Sat Feb 21, 2015, 12:57 PM
Feb 2015

In the early winter of 1987 we were living in Golden, CO. One snowy day I went to go out the front door, and there was a skunk, curled up on my front porch. Just lying there quietly, exuding that skunk odor. So I closed the door, and we went outside through the garage. That skunk stayed there for two days. Every so often I'd look out the door and it was still there. Eventually it moved on.

Looking back on it, that was a lot like the behavior of a stray cat who comes to your house, determined you'll be her next family. That happened to me once, wonderful cat, had her the rest of her life. But skunks aren't domesticated animals likely to be seeking a new human family. Maybe it was just warmer on my porch than out in the snow.
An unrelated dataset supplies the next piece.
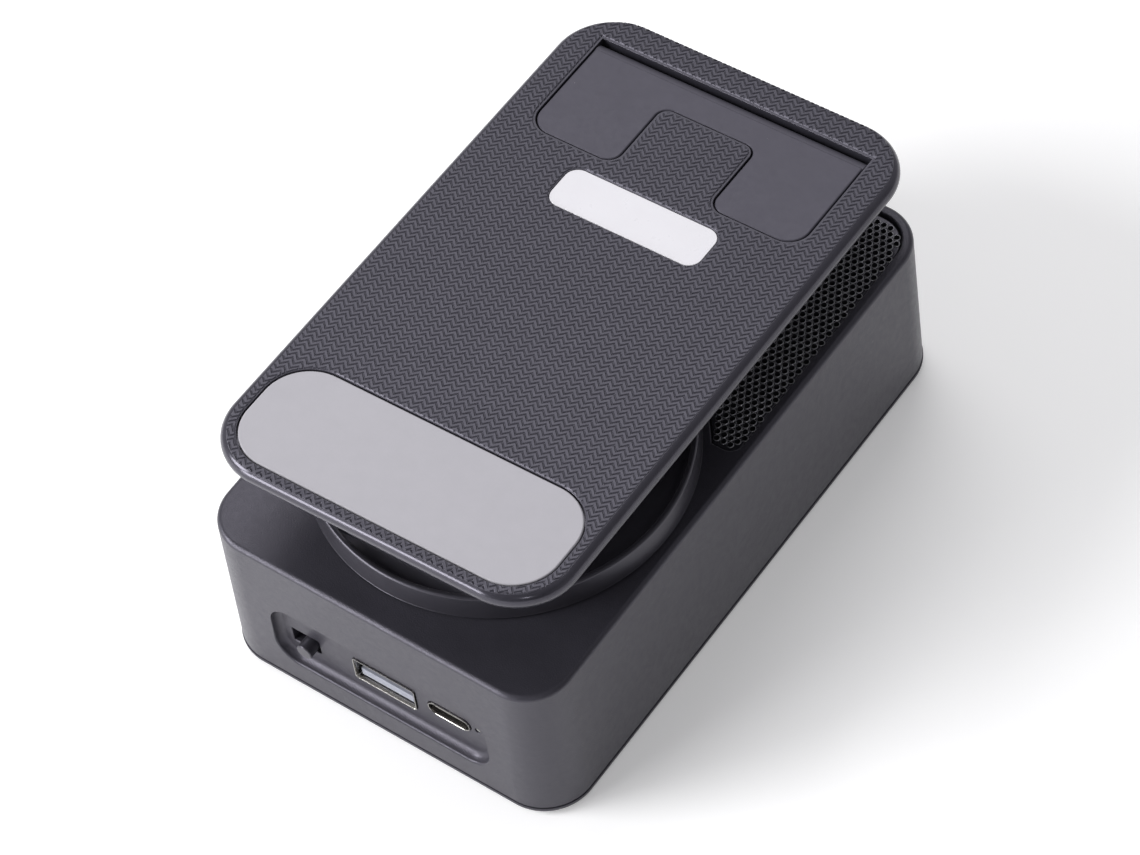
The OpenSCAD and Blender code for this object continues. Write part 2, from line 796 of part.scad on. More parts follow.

A few months later someone told me that where we lived had been known in the past as skunk alley.

MADem

(135,425 posts)
7. I have a little porch on a shack I have up north.
Sat Feb 21, 2015, 01:38 PM
Feb 2015

The feral cats in the area just LOVE my porch, which is up high in full sun during the day, soaks up warmth, has a little roof on top of it and is appropriately angled so it stays snow free--it is a safe and warm place, relatively speaking.

The neighbors feed them, but they love my porch...glad it's cats and not skunks though!